**Exercise requirements**
Print the listing below from its opening line through the line holding "key_object.visible_glossy = False", both ends included.

**Scripts that build objects**
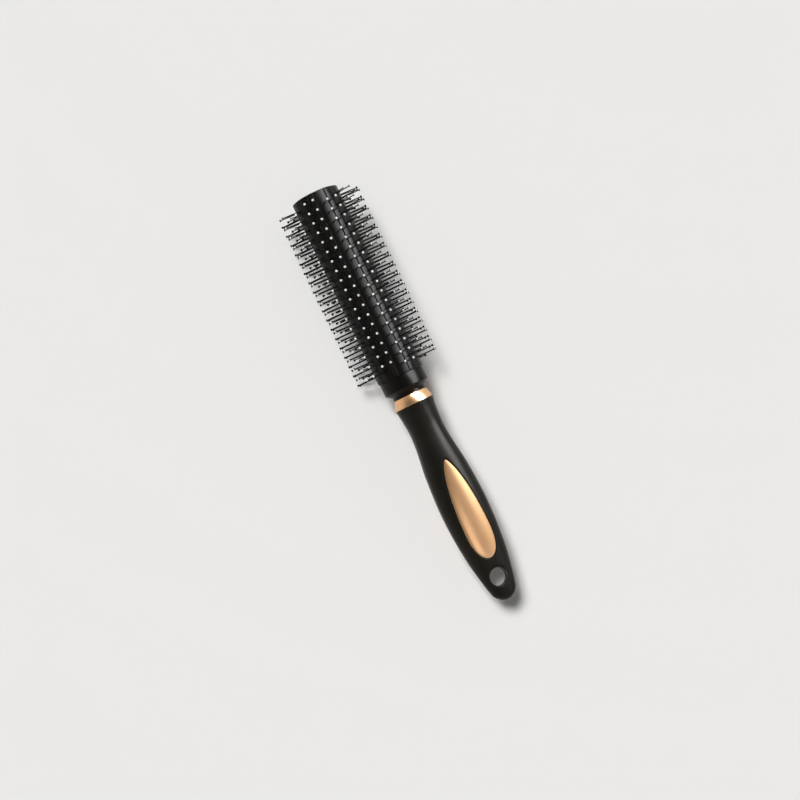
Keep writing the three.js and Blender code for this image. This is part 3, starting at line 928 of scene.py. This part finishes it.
def make_key():
    centre = at(OVERALL / 2, 0, 0)
    key = bpy.data.lights.new("key", "SUN")
    key.energy = KEY_ENERGY
    key.angle = KEY_ANGLE
    key.color = LAMP_TINT
    key_object = bpy.data.objects.new("key", key)
    bpy.context.scene.collection.objects.link(key_object)
    key_object.location = centre + Vector(KEY_FROM)
    key_object.rotation_euler = (centre - key_object.location).to_track_quat("-Z", "Y").to_euler()
    key_object.visible_glossy = False


def make_lights():
    """The key, one lamp whose streak shows on the black pieces and the ring, and two that only the inlays see."""
    make_key()
    inlays = [bpy.data.objects[name + "_plate"] for name in ("inlay_front", "inlay_back")]
    others = [piece for piece in bpy.data.objects if piece.type == "MESH" and piece not in inlays]
    make_softbox("softbox", inlays, radiance=17.0, size=(1.2, 0.5), tilt=31, along=560, yaw=33)
    make_softbox("gold_softbox_right", others, radiance=1.85, size=(0.63, 0.56), tilt=39, along=290)
    make_softbox("gold_softbox_left", others, radiance=1.25, size=(0.32, 0.40), tilt=-14, along=-200)


def make_camera():
    """Nearly straight down, rolled a little round the brush, with the free end up and to the left."""
    distance = 958
    roll = math.radians(10.6)
    lean = math.radians(25.65)
    foot = 93.0
    aim_along, aim_across = 117.7, 6.0
    place = at(foot, distance * math.sin(roll), distance * math.cos(roll))
    target = at(aim_along, aim_across, 0)
    forward = (target - place).normalized()
    along = Vector((1, 0, 0))
    along = (along - forward * along.dot(forward)).normalized()
    across = forward.cross(along)
    up = along * math.cos(lean) + across * math.sin(lean)
    right = across * math.cos(lean) - along * math.sin(lean)
    data = bpy.data.cameras.new("camera")
    data.sensor_width = 36
    data.lens = 82.7
    data.clip_start = 0.01
    data.clip_end = 50
    camera = bpy.data.objects.new("camera", data)
    bpy.context.scene.collection.objects.link(camera)
    turn = Matrix((right, up, -forward)).transposed().to_4x4()
    camera.matrix_world = Matrix.Translation(place) @ turn
    bpy.context.scene.camera = camera


make_camera()
make_world()
make_floor()
make_grip()
make_inlays()
make_ring()
make_base_collar()
make_barrel()
make_strips()
make_plug()
dress("handle_core", CORE)
dress("barrel_screw", STEEL)
dress("screw_washer", STEEL)
make_lights()
bpy.context.scene.view_settings.view_transform = "Standard"
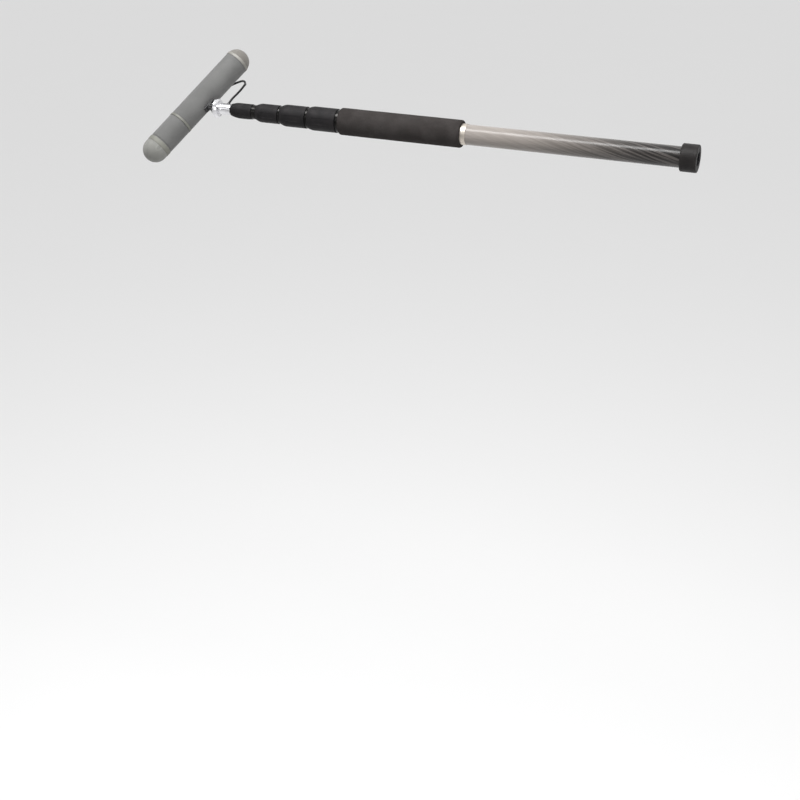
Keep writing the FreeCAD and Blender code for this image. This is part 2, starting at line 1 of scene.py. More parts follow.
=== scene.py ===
# %% [markdown]
# # A telescoping boom pole
#
# A boom pole carries a microphone out over a scene at the end of five nested carbon tubes. The
# tubes are held by twist locks under rubber collars. A foam grip covers the front hand's place, a
# rubber cap closes the butt end, and a small swivel at the tip tilts the windshield, a slim basket
# in grey mesh cloth with the microphone inside.
#
# The hard parts arrive finished and in place as one fixed frame in metres, with the pole along X,
# the butt at +X and +Z up. This lesson adds what cannot be turned or milled: foam, moulded rubber,
# cloth, a soft lead, and a finish for every surface. Nothing is moved to fit. A soft piece is made
# where the frame says that its hard stand-in is, and then takes its place.

# %% Load the frame
import bmesh
import bpy
import json
import math
from mathutils import Matrix, Vector


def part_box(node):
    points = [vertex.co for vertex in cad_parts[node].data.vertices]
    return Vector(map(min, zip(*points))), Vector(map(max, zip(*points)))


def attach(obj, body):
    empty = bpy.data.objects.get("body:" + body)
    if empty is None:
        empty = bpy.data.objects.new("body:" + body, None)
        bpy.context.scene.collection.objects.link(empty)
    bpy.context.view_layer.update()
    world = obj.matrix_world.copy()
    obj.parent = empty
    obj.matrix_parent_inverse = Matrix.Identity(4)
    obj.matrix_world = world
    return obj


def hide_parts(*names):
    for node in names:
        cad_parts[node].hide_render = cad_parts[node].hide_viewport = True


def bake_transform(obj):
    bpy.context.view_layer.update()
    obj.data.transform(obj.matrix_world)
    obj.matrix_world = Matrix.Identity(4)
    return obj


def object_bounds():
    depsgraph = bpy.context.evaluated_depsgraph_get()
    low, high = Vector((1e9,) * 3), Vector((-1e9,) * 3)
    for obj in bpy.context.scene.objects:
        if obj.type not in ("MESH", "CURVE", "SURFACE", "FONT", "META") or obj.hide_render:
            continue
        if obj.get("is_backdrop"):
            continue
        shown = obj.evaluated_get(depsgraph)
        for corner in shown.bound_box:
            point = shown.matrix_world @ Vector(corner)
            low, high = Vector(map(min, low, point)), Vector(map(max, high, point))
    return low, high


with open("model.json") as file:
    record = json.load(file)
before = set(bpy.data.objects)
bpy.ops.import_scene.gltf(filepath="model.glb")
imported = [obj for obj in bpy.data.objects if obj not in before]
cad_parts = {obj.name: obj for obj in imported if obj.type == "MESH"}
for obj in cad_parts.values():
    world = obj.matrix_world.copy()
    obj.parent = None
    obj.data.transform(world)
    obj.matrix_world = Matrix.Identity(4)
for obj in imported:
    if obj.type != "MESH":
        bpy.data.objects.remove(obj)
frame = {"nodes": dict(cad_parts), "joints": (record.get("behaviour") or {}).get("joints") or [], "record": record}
cad_low, cad_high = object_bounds()
print("frame:", len(frame["nodes"]), "nodes,", [round(side, 3) for side in cad_high - cad_low], "m")

# %% [markdown]
# ## The camera
#
# The pole is seen from its front side, a little from the butt end and from above, so that the
# windshield leans away to the left. A camera can be turned by angles or by a tracking constraint.
# Here its three axes are written out, because an azimuth and a fall are what one would measure
# when standing beside the pole, and a level horizon follows by itself.

# %% Camera
def camera_at(place, azimuth, fall, lens):
    """A level camera at place that looks along an azimuth and down by fall, both in degrees."""
    a, p = math.radians(azimuth), math.radians(fall)
    back = Vector((math.sin(a) * math.cos(p), -math.cos(a) * math.cos(p), math.sin(p)))
    right = Vector((math.cos(a), math.sin(a), 0))
    turn = Matrix((right, back.cross(right), back)).transposed()
    camera = bpy.data.objects.new("camera", bpy.data.cameras.new("camera"))
    camera.data.lens = lens
    camera.matrix_world = Matrix.Translation(place) @ turn.to_4x4()
    bpy.context.scene.collection.objects.link(camera)
    bpy.context.scene.camera = camera
    return camera


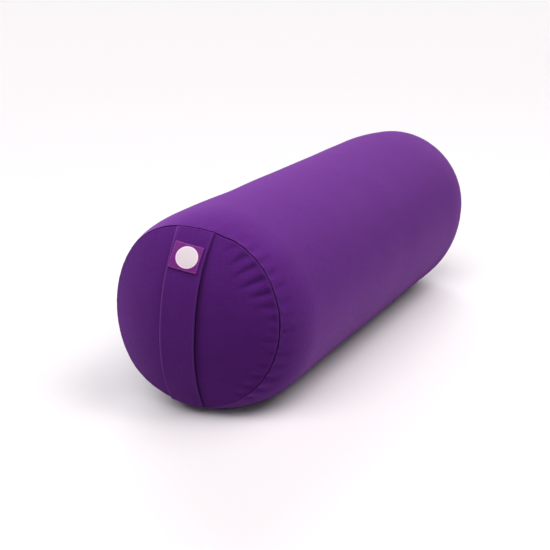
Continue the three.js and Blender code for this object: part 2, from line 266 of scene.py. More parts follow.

**Worked answer**
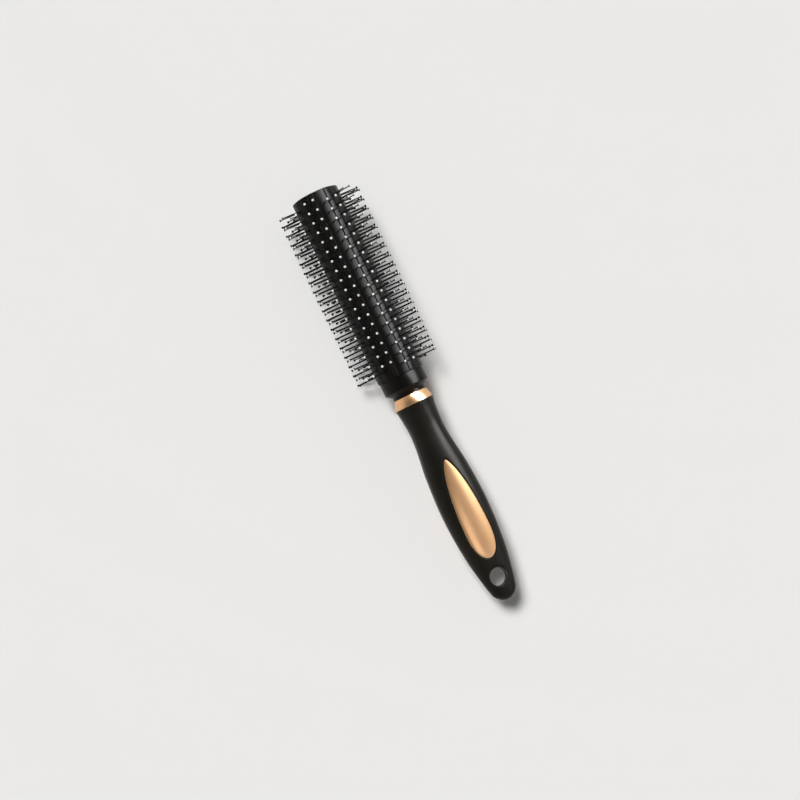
Keep writing the three.js and Blender code for this image. This is part 3, starting at line 928 of scene.py. This part finishes it.
def make_key():
    centre = at(OVERALL / 2, 0, 0)
    key = bpy.data.lights.new("key", "SUN")
    key.energy = KEY_ENERGY
    key.angle = KEY_ANGLE
    key.color = LAMP_TINT
    key_object = bpy.data.objects.new("key", key)
    bpy.context.scene.collection.objects.link(key_object)
    key_object.location = centre + Vector(KEY_FROM)
    key_object.rotation_euler = (centre - key_object.location).to_track_quat("-Z", "Y").to_euler()
    key_object.visible_glossy = False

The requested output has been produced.